9.3 Neither Party shall assign or otherwise transfer this Contract and all of its rights and obligations under this
Contract, to any third party at any time on notice to the Other Party without the prior written agreement of the Other
Party.
9.4 This Contract contains the whole agreement between the Parties in respect of the Services and supersedes and
replaces any prior written or oral agreements, representations or understandings between them relating to such
subject matter. The Parties confirm that they have not entered into this Contract on the basis of any representation
that is not expressly incorporated into this Contract. Nothing in this Contract excludes liability for fraud.
9.5 No failure or delay by either Party in exercising any right, power or privilege under this Contract shall impair the
same or operate as a waiver of the same nor shall any single or partial exercise of any right, power or privilege
preclude any further exercise of the same or the exercise of any other right, power or privilege. The rights and
remedies provided in this Contract are cumulative and not exclusive of any rights and remedies provided by law.
9.6 This Contract shall not constitute or imply any partnership, agency, or other relationship between the Parties other
than the contractual relationship expressly provided for in this Contract. Neither Party shall have, nor represent that it
has, any authority to make any commitments on the other Partys behalf.
9.7 For the purposes of the Contracts (Rights of Third Parties) Act 1999 and notwithstanding any other provision of
this Contract this Contract is not intended to, and does not, give any person who is not a party to it any right to
enforce any of its provisions.
9.8 If any provision of this Contract is prohibited by law or judged by a court to be unlawful, void or unenforceable,
the provision shall, to the extent required, be severed from this Contract and rendered ineffective as far as possible
without modifying the remaining provisions of this Contract, and shall not in any way affect any other circumstances
of or the validity or enforcement of this Contract.
9.9 The terms of this Contract are confidential between the parties.
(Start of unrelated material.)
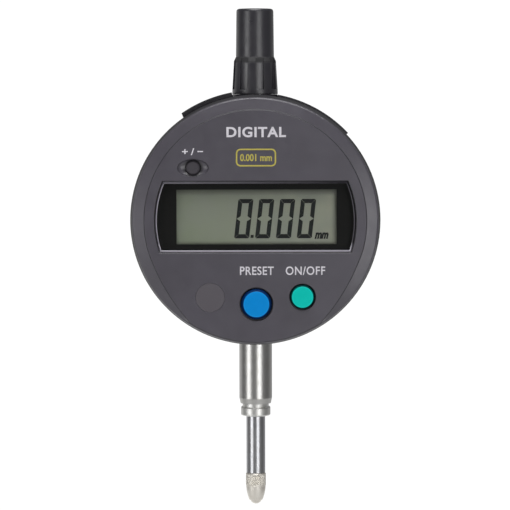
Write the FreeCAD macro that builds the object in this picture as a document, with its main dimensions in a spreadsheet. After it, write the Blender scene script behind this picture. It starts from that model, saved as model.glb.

However, no Party shall be prohibited from
disclosing such information to the extent it is necessary to comply with any applicable law, court order or necessary
to obtain legal advice on its terms.
9.10 Any notice to be given under this Contract shall be in writing and shall be sent by first class mail to (a) in the
case of the, NBP its registered office, and (b) in the case of the Client the address notified to NBP or if none is
provided the last known address of the Client.
9.11 Notices sent as above shall be deemed to have been received 3 working days after the day of posting (in the case
of inland first class mail), or 7 (seven) working days after the date of posting (in the case of air mail).In proving the
giving of a notice it shall be sufficient to prove that the notice was left or that the envelope containing the notice was
properly addressed and posted. The validity, construction and performance of thisContract shall be governed by
English law and shall be subject to the exclusive jurisdiction of the English courts to which the Parties submit.